:: Task ::
In the records below, count every line containing "that". Reply with the number only.

:: Records shown ::
··········

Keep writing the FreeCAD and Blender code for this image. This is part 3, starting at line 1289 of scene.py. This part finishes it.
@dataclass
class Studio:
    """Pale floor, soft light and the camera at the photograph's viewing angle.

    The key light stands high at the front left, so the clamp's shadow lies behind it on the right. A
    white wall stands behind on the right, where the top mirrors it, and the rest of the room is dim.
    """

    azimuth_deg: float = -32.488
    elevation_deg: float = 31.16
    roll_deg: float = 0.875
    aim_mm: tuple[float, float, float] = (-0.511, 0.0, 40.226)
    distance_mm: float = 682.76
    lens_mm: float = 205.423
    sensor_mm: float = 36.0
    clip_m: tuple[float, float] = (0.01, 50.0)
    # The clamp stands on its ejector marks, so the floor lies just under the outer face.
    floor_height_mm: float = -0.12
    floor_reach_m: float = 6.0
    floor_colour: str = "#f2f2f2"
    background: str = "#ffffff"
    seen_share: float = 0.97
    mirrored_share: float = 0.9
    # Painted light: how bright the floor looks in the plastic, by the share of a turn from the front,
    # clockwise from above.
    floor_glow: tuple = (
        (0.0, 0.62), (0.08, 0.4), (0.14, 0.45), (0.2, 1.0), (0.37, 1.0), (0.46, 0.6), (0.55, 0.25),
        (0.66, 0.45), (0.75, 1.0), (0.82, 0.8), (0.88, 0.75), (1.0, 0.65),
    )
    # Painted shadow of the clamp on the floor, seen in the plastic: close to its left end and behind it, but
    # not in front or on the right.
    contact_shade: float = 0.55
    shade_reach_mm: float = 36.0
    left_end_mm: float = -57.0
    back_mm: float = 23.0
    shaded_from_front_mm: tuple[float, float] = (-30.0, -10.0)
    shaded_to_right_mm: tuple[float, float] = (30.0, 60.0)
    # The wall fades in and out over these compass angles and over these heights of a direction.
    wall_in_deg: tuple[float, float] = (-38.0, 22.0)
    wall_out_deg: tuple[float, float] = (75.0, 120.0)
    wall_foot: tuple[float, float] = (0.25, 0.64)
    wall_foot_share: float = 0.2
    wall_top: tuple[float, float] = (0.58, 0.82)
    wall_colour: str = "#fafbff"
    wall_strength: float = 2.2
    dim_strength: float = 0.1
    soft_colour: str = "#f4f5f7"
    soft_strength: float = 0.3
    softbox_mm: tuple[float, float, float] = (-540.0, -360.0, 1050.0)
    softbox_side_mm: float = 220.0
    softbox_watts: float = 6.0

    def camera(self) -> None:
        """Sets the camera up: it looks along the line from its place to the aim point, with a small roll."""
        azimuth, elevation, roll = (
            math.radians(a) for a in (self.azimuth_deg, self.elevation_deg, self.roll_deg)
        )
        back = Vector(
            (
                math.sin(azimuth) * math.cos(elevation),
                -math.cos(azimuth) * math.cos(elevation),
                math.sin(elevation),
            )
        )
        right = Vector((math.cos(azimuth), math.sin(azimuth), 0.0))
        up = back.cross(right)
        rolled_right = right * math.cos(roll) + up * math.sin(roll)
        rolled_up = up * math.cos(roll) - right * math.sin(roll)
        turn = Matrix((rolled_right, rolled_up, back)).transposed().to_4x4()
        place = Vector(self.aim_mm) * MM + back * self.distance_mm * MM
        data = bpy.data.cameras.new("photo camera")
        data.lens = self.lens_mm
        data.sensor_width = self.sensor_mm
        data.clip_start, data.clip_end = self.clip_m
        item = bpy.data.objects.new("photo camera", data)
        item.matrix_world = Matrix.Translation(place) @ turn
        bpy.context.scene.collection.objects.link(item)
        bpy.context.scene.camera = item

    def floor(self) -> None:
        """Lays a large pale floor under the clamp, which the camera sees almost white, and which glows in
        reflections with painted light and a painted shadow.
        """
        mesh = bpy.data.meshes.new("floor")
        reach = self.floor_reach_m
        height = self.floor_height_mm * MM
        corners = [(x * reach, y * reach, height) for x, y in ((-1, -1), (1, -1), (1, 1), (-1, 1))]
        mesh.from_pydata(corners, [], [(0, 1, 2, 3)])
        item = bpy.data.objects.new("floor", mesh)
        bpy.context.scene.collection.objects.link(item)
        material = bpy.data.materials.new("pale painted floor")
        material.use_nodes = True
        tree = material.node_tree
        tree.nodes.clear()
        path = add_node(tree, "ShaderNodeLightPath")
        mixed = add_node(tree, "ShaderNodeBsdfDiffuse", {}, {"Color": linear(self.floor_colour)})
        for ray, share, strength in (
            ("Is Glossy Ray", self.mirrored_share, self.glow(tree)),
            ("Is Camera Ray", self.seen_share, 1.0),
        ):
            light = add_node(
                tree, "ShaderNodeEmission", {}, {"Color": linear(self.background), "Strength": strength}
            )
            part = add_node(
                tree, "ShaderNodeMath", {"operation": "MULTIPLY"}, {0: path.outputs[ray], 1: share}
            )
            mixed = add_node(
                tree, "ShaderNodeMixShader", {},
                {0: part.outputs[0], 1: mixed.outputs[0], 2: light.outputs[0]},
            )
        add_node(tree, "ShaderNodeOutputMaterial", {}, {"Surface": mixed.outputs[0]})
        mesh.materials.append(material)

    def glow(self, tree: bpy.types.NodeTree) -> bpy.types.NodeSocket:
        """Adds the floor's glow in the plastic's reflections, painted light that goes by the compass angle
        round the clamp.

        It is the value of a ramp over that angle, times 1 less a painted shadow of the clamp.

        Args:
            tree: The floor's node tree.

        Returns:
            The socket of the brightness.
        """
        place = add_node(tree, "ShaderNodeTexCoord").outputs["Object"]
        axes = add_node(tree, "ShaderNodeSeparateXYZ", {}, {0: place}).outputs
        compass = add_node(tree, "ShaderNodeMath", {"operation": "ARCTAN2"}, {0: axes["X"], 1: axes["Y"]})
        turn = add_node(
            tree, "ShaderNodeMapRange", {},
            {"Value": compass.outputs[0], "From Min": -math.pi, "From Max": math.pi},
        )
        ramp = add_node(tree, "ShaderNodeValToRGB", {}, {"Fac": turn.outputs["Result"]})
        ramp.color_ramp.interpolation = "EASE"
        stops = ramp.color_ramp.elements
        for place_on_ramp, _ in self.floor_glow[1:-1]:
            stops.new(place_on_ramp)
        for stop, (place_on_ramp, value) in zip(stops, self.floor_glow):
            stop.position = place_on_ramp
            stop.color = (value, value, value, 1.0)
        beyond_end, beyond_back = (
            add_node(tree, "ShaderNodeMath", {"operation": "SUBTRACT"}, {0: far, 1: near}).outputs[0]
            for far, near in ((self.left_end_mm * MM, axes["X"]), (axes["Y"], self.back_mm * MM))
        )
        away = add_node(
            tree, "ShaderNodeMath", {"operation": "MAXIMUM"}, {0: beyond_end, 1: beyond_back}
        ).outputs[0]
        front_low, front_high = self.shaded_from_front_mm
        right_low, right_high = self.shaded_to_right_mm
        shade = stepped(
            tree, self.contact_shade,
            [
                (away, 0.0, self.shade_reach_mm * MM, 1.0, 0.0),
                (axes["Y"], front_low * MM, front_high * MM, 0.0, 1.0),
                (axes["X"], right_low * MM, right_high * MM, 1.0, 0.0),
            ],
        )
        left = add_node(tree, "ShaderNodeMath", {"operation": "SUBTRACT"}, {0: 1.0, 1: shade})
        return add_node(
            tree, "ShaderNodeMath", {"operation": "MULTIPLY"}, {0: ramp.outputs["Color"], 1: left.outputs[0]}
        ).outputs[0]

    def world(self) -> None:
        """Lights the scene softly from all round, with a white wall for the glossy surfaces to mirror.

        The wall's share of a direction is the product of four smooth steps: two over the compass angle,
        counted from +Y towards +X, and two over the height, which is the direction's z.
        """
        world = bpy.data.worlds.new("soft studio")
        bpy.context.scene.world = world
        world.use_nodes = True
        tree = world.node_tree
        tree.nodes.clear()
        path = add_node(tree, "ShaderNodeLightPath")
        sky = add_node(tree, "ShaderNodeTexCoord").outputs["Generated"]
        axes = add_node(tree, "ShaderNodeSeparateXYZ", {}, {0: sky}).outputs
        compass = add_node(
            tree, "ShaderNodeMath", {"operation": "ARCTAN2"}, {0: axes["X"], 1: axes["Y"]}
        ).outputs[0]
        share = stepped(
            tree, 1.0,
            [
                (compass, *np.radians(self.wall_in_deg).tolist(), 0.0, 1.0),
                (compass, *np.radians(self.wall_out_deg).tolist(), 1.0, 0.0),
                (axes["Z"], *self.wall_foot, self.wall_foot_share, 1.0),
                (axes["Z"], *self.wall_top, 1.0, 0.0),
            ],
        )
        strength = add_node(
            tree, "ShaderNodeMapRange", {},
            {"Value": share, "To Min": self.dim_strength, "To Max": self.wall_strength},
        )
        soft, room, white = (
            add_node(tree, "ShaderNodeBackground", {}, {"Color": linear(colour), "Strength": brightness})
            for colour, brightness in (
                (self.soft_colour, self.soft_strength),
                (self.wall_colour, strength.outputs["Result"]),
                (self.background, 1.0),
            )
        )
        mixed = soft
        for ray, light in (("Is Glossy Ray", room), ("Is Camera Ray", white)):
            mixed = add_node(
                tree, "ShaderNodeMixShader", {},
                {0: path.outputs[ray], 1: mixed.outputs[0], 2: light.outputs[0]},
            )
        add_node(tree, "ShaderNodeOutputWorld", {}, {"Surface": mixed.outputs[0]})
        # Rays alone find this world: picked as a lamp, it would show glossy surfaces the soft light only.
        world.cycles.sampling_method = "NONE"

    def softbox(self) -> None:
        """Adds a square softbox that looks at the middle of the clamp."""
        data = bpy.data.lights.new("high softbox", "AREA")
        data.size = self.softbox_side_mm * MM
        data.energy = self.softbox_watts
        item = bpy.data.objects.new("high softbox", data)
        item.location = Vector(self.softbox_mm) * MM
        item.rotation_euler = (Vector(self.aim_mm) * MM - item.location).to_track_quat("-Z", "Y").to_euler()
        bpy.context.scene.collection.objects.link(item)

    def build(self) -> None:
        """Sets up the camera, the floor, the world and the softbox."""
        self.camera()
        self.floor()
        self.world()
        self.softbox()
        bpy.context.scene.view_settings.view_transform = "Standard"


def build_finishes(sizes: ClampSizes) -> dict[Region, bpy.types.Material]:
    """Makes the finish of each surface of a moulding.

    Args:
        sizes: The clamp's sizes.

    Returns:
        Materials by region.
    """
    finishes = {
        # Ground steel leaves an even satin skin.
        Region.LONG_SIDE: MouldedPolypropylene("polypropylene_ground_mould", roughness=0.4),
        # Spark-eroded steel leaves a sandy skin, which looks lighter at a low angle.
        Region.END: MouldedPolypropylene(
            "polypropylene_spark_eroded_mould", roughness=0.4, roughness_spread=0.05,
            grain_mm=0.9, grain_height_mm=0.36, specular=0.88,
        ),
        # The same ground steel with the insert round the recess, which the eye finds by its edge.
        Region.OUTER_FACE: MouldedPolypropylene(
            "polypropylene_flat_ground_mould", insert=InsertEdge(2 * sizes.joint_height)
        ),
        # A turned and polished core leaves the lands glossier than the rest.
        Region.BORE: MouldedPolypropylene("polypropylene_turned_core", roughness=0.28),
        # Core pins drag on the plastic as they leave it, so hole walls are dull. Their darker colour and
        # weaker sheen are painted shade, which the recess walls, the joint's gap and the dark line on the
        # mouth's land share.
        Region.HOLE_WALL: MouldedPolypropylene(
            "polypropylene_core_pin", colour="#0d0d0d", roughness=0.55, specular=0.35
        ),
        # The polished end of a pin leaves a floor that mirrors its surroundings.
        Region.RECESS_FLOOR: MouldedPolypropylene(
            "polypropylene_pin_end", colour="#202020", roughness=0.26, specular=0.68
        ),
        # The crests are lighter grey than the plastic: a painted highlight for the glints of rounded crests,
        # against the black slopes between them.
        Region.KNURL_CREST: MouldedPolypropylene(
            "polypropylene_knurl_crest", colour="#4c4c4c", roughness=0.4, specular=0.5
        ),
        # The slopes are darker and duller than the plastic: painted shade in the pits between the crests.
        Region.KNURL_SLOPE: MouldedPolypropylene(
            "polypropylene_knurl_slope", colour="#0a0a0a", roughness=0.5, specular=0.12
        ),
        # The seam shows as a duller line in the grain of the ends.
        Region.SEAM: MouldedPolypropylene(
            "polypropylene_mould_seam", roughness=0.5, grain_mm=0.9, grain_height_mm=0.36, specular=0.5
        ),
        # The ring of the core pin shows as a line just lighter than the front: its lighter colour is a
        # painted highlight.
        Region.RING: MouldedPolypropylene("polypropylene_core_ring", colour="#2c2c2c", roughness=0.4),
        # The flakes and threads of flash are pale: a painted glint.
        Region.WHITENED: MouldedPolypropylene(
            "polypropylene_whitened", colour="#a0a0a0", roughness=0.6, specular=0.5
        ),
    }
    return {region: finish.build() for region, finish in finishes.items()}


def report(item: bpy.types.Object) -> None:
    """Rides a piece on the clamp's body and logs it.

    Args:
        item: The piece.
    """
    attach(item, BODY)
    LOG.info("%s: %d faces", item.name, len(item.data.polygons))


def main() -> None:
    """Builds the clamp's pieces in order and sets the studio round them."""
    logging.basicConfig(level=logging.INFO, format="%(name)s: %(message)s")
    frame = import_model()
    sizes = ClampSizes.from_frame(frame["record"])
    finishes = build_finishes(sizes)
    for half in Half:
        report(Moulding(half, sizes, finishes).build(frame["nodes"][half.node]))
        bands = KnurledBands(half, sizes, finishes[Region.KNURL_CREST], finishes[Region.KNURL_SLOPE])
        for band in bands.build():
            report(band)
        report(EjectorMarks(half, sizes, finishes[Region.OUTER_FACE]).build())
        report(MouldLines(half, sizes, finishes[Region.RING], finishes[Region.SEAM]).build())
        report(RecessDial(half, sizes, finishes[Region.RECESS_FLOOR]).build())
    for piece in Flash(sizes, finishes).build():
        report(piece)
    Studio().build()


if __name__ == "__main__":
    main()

··········

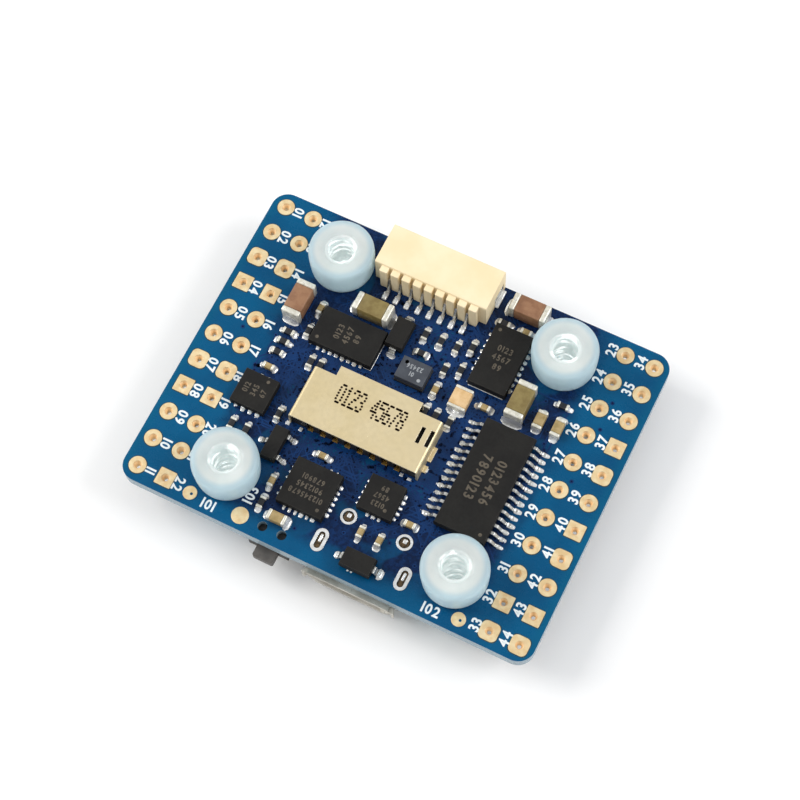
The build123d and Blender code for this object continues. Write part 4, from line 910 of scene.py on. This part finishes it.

··········

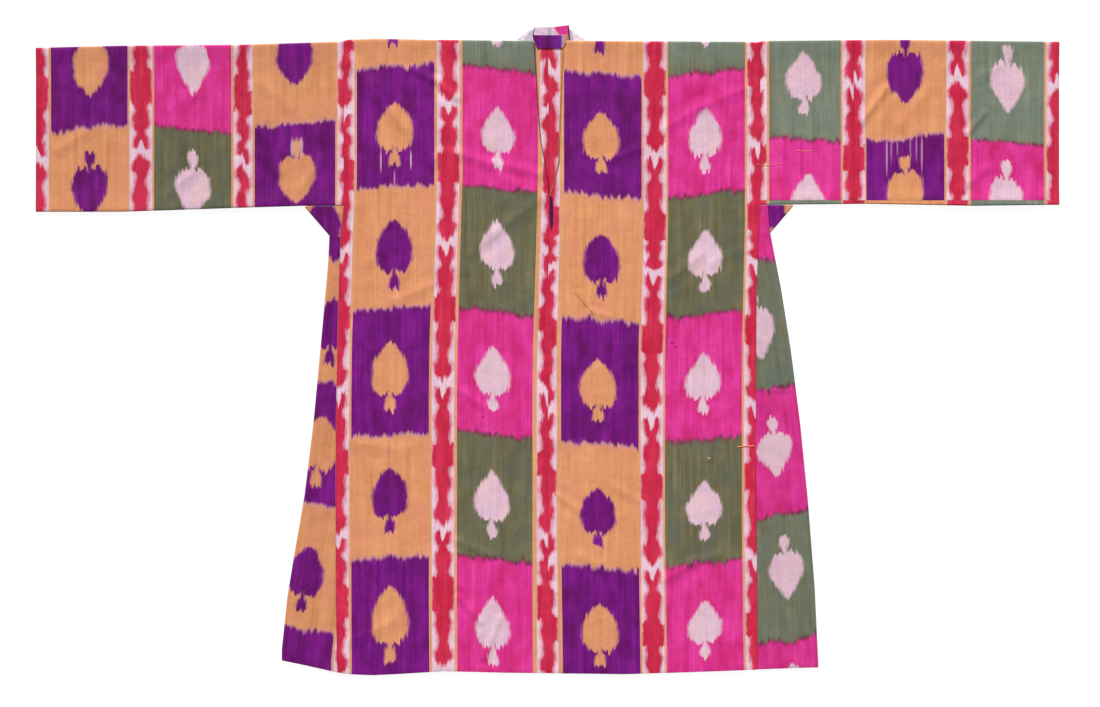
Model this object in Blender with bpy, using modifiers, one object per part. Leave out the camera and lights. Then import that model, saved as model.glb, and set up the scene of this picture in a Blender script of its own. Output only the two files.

··········

:: Answer in full ::
5